ATM may finally be ready to move out of the shadows and into the WAN spotlight
LIKE A KID BRINGING home a bad report card, asynchronous transfer mode technology has been charged with not living up to its potential. CIOs have scoffed at its uses as a WAN protocol, but that could soon change.
Many CIOs who previously decided against using ATM for various reasons are now reconsidering their decisions. "For organizations that want to carrry data, video and voice on a WAN, and handle the different traffic types intelligently, ATM is the best way to go," says Raj Jain, a professor of computer science at Ohio State University in Columbus and an active member of the ATM Forum, the ATM standards-setting organization.
For years, CIOs who wanted to deploy ATM on a WAN had to deal with the mess of constantly shifting standards. "The result was that organizations didn't know where the standards were going to settle out, and that helped slow ATM's market penetration," says David Peterson, a telecommunications analyst at Datapro, a Delran, N.J., market research firm. Peterson notes that the situation has stabilized over the past couple of years as the ATM Forum has worked with vendors and users to reach a consensus on a wide array of ATM-related technologies. "It's getting better all the time," says Peterson, "although work still needs to be done on providing strengthening voice standards."
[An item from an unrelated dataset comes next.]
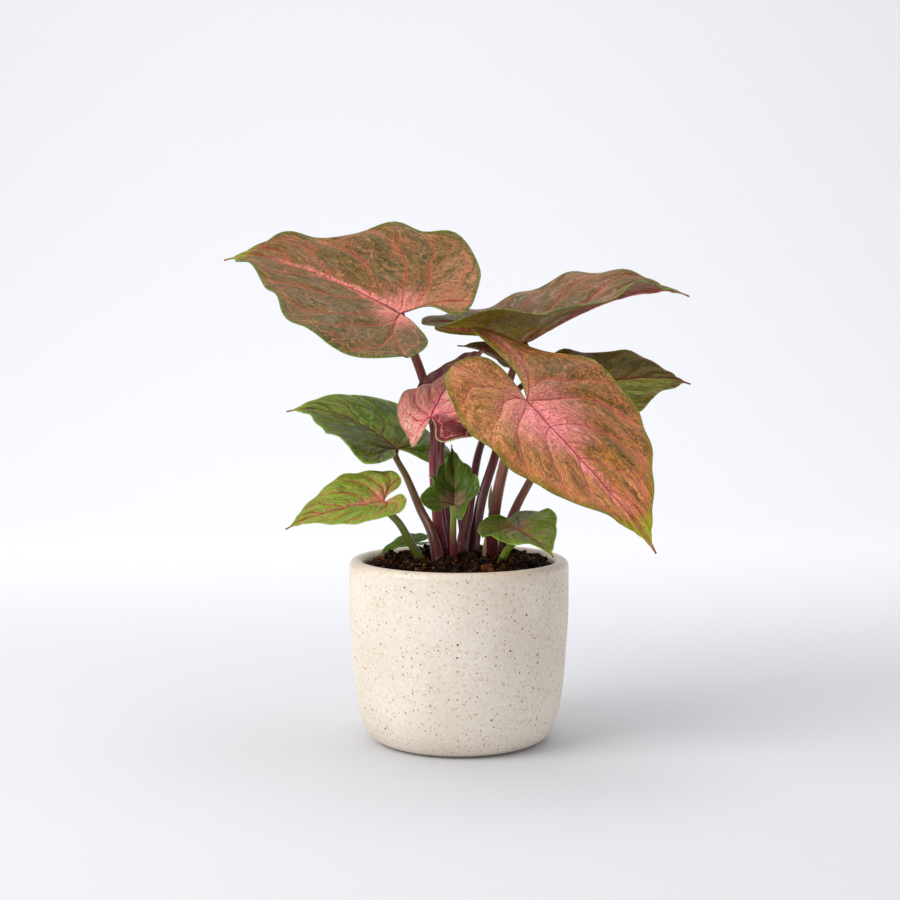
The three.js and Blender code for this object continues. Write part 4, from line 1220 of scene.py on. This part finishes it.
# %% Distances to the side veins
def vein_distances(add, on):
    whole = add("Math", on.count, 0.5, operation="ADD")
    start = on.count
    for operation, *by in (("FLOOR",), ("MULTIPLY", 2.4), ("SINE",)):
        start = add("Math", start, *by, operation=operation)
    start = add("MapRange", start, -1.0, 1.0, 0.22, 0.55)
    fork = add("MapRange", on.out, start, 1.15, 0.0, 0.55, **SOFT)
    lines = []
    for shift in (0.0, fork, 0.5):
        apart = whole
        for operation, *by in (("SUBTRACT", shift), ("FRACT",), ("SUBTRACT", 0.5),
                               ("ABSOLUTE",), ("MULTIPLY", on.gap)):
            apart = add("Math", apart, *by, operation=operation)
        lines.append(apart)
    on.side, on.forked, on.weak = lines
    beyond = add("MapRange", on.out, -0.02, 0.0, 30.0, 0.0)
    on.side = add("Math", on.side, beyond, operation="ADD")


print("forks start at 22 to 55% of the way out")

# %% [markdown]
# ### Nets and strokes
# Between the side veins lies a net of small veins, in cells of about 7 mm, and a finer one of
# 2.4 mm in it. Cell noise gives such nets as its distance to an edge. The real net goes on down
# to 0.5 mm, which is too fine to show. The light strokes that run out along the side veins are
# cells of noise too, drawn out into dashes about 4 mm long and 1 mm wide in three directions, and
# thinned out where a broad noise is low.

# %% Nets and strokes
def net_lines(add, on):
    on.net_line, on.fine_line = (
        add("MapRange", add("TexVoronoi", on.swayed, {"Scale": scale},
                            feature="DISTANCE_TO_EDGE"), near, far, 1.0, 0.0, **SOFT)
        for scale, near, far in ((0.14, 0.005, 0.04), (0.42, 0.0, 0.1)))


def stroke_mask(add, on, look):
    strokes = 0.0
    for turn, cell in ((0.25, 2.6), (1.15, 3.0), (-0.8, 2.8)):
        drawn = add("Mapping", on.lanes, {
            "Rotation": (0, 0, turn), "Scale": (3.3 * cell, 0.75 * cell, cell)},
            vector_type="TEXTURE")
        dash = add("TexVoronoi", drawn, {"Scale": 1.0})
        dash = add("MapRange", dash, 0.05, 0.24, 1.0, 0.0, **SOFT)
        strokes = add("Math", strokes, dash, operation="MAXIMUM")
    broad = add("VectorMath", on.lanes, (0.15, 0.45, 1), operation="MULTIPLY")
    on.broad = add("TexNoise", broad, {"Scale": 1.0, "Detail": 3.0})
    where = add("MapRange", on.broad, 0.38, 0.6, 0.25, 1.0)
    strokes = add("Math", strokes, where, operation="MULTIPLY")
    return add("Math", strokes, look["strokes"], operation="MULTIPLY")


print("a stroke is about", round(2 * 0.24 * 3.3 * 2.6, 1), "mm long")

# %% [markdown]
# ### Patches
# Dark patches lie between the side veins, away from the midrib, and differ on the two halves of
# the blade. Their noise is stretched along the veins, in blots of about 6 by 4 mm.

# %% Patches
def patch_mask(add, on, look):
    right, left = look["patches"]
    patches = add("MapRange", on.across, -3.0, 3.0, left, right)
    inside = add("MapRange", on.side, 0.5, 3.5, **SOFT)
    away = add("MapRange", on.midrib, 1.5, 9.0, **SOFT)
    blots = add("VectorMath", on.lanes, (0.17, 0.28, 1), operation="MULTIPLY")
    blots = add("TexNoise", blots, {"Scale": 1.0, "Detail": 5.0, "Roughness": 0.6})
    blots = add("MapRange", blots, 0.44, 0.57, **SOFT)
    for other in (inside, away, blots):
        patches = add("Math", patches, other, operation="MULTIPLY")
    return patches


print("blots:", round(1 / 0.17, 1), "by", round(1 / 0.28, 1), "mm")

# %% [markdown]
# ### The glow
# Where the veins meet, a young leaf is pink, and the pink runs on along the midrib and fades
# towards the tip. Three masks make it: a round heart, a band that narrows as it goes forward and
# a thin line on the midrib itself. The flecks eat into its border, and the grain breaks it up.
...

With ATM benchmarks becoming more solid, a wide array of telecommunications carriers have begun rolling out public ATM networks. The services allow organizations without the internal resources to deploy a private ATM network to fully embrace ATM technology. Robert Lisenbee, director of business development for 3Com's broadband access division in Santa Clara, Calif., notes that public networks allow organizations to create a lower-cost, scalable WAN. "Instead of running a leased line to and from every site, the sites can just plug into the WAN as needed," he says. Lisenbee adds that many public ATM network carriers also offer customers the opportunity to upgrade smoothly from frame relay by allowing both protocols to exist on the same network.
Still, many CIOs continue to stick with frame relay as their primary protocol out of a fear of not being able to cost-justify ATM's added bandwidth across an entire WAN. "Until recently, this strategy made some sense, since ATM wasn't able to provide a cost-effective bandwidth smaller than T3 [lines]," says Jain. But inverse multiplexing, a relatively new standards-based solution, has changed the situation, providing the slower T1 speeds widely used by many organizations. "Inverse multiplexing is forcing many organizations to reevaluate their WAN strategy," says Jain. Although MCI is the only major carrier currently offering inverse multiplexing, competitors are expected to jump on the bandwagon soon.
ATM will play a major role for most organizations in the years ahead, according to Joe Lueckenhoff, AT&Ts vice president for data network services. "The basic pieces are finally in place," he says. "The market feels a lot like frame did in 1992. It appears that the same sort of explosive growth is about to take place."